_Task goal_:
The listing must be reproduced in full, exactly as it stands.
* * *
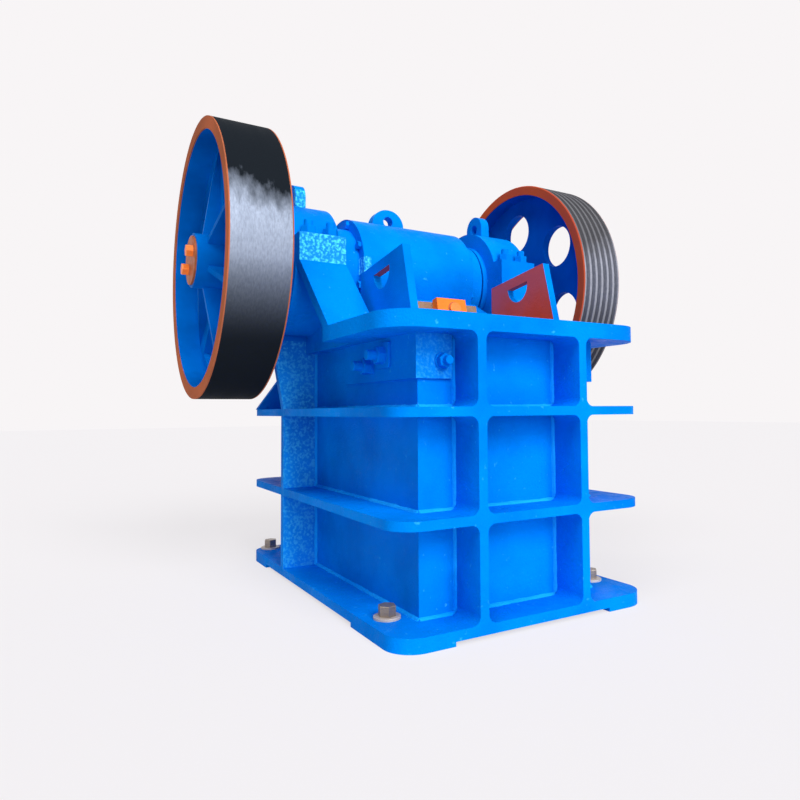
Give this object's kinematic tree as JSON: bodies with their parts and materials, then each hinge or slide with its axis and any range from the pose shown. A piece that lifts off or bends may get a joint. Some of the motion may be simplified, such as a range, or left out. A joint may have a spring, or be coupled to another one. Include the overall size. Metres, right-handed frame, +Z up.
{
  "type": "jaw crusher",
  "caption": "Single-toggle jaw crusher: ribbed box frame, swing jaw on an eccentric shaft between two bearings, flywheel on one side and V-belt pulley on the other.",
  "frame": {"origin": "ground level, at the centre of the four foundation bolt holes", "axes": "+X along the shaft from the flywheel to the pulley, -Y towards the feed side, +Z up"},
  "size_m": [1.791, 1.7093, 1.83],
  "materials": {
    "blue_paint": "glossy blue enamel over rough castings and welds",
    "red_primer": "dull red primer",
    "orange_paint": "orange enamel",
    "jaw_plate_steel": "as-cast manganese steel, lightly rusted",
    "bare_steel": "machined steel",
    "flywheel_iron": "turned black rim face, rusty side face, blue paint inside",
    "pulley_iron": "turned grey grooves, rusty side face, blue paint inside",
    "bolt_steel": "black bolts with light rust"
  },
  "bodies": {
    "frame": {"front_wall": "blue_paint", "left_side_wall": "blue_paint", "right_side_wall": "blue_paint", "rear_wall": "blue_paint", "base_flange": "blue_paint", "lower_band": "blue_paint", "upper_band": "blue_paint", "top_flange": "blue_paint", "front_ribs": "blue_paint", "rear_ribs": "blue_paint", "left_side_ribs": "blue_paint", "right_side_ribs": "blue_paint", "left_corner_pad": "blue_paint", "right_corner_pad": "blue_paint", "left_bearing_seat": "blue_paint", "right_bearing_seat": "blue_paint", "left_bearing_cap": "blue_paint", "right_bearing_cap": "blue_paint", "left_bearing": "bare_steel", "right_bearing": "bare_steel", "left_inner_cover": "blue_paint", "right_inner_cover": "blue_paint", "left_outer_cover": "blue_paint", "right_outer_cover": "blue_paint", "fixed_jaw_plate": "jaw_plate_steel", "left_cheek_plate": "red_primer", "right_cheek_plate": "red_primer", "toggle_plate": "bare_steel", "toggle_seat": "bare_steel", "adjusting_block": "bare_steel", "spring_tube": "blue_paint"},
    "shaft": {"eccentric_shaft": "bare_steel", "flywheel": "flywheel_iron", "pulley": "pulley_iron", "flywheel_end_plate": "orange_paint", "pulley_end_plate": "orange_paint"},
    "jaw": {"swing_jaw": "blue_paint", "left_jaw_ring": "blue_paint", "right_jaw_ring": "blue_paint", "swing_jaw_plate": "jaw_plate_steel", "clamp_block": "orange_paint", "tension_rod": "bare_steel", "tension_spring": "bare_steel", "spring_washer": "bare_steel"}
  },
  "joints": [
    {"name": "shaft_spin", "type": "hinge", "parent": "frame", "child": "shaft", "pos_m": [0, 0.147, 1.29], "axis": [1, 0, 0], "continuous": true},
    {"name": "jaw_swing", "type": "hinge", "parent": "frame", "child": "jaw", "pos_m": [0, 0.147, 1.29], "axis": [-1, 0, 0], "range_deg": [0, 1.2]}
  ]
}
* * *
_Written answer_:
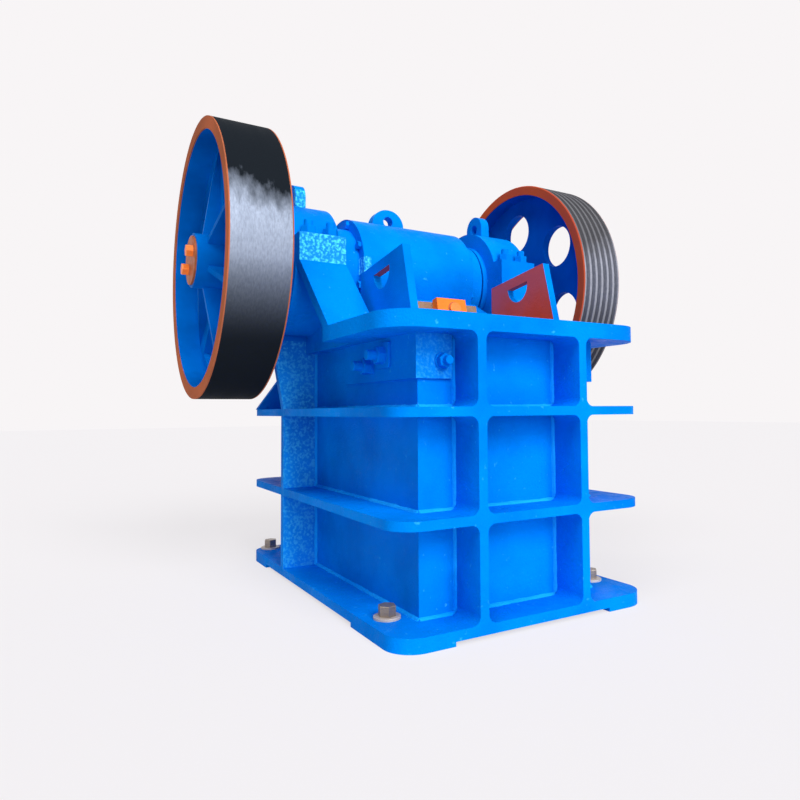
Give this object's kinematic tree as JSON: bodies with their parts and materials, then each hinge or slide with its axis and any range from the pose shown. A piece that lifts off or bends may get a joint. Some of the motion may be simplified, such as a range, or left out. A joint may have a spring, or be coupled to another one. Include the overall size. Metres, right-handed frame, +Z up.
{
  "type": "jaw crusher",
  "caption": "Single-toggle jaw crusher: ribbed box frame, swing jaw on an eccentric shaft between two bearings, flywheel on one side and V-belt pulley on the other.",
  "frame": {"origin": "ground level, at the centre of the four foundation bolt holes", "axes": "+X along the shaft from the flywheel to the pulley, -Y towards the feed side, +Z up"},
  "size_m": [1.791, 1.7093, 1.83],
  "materials": {
    "blue_paint": "glossy blue enamel over rough castings and welds",
    "red_primer": "dull red primer",
    "orange_paint": "orange enamel",
    "jaw_plate_steel": "as-cast manganese steel, lightly rusted",
    "bare_steel": "machined steel",
    "flywheel_iron": "turned black rim face, rusty side face, blue paint inside",
    "pulley_iron": "turned grey grooves, rusty side face, blue paint inside",
    "bolt_steel": "black bolts with light rust"
  },
  "bodies": {
    "frame": {"front_wall": "blue_paint", "left_side_wall": "blue_paint", "right_side_wall": "blue_paint", "rear_wall": "blue_paint", "base_flange": "blue_paint", "lower_band": "blue_paint", "upper_band": "blue_paint", "top_flange": "blue_paint", "front_ribs": "blue_paint", "rear_ribs": "blue_paint", "left_side_ribs": "blue_paint", "right_side_ribs": "blue_paint", "left_corner_pad": "blue_paint", "right_corner_pad": "blue_paint", "left_bearing_seat": "blue_paint", "right_bearing_seat": "blue_paint", "left_bearing_cap": "blue_paint", "right_bearing_cap": "blue_paint", "left_bearing": "bare_steel", "right_bearing": "bare_steel", "left_inner_cover": "blue_paint", "right_inner_cover": "blue_paint", "left_outer_cover": "blue_paint", "right_outer_cover": "blue_paint", "fixed_jaw_plate": "jaw_plate_steel", "left_cheek_plate": "red_primer", "right_cheek_plate": "red_primer", "toggle_plate": "bare_steel", "toggle_seat": "bare_steel", "adjusting_block": "bare_steel", "spring_tube": "blue_paint"},
    "shaft": {"eccentric_shaft": "bare_steel", "flywheel": "flywheel_iron", "pulley": "pulley_iron", "flywheel_end_plate": "orange_paint", "pulley_end_plate": "orange_paint"},
    "jaw": {"swing_jaw": "blue_paint", "left_jaw_ring": "blue_paint", "right_jaw_ring": "blue_paint", "swing_jaw_plate": "jaw_plate_steel", "clamp_block": "orange_paint", "tension_rod": "bare_steel", "tension_spring": "bare_steel", "spring_washer": "bare_steel"}
  },
  "joints": [
    {"name": "shaft_spin", "type": "hinge", "parent": "frame", "child": "shaft", "pos_m": [0, 0.147, 1.29], "axis": [1, 0, 0], "continuous": true},
    {"name": "jaw_swing", "type": "hinge", "parent": "frame", "child": "jaw", "pos_m": [0, 0.147, 1.29], "axis": [-1, 0, 0], "range_deg": [0, 1.2]}
  ]
}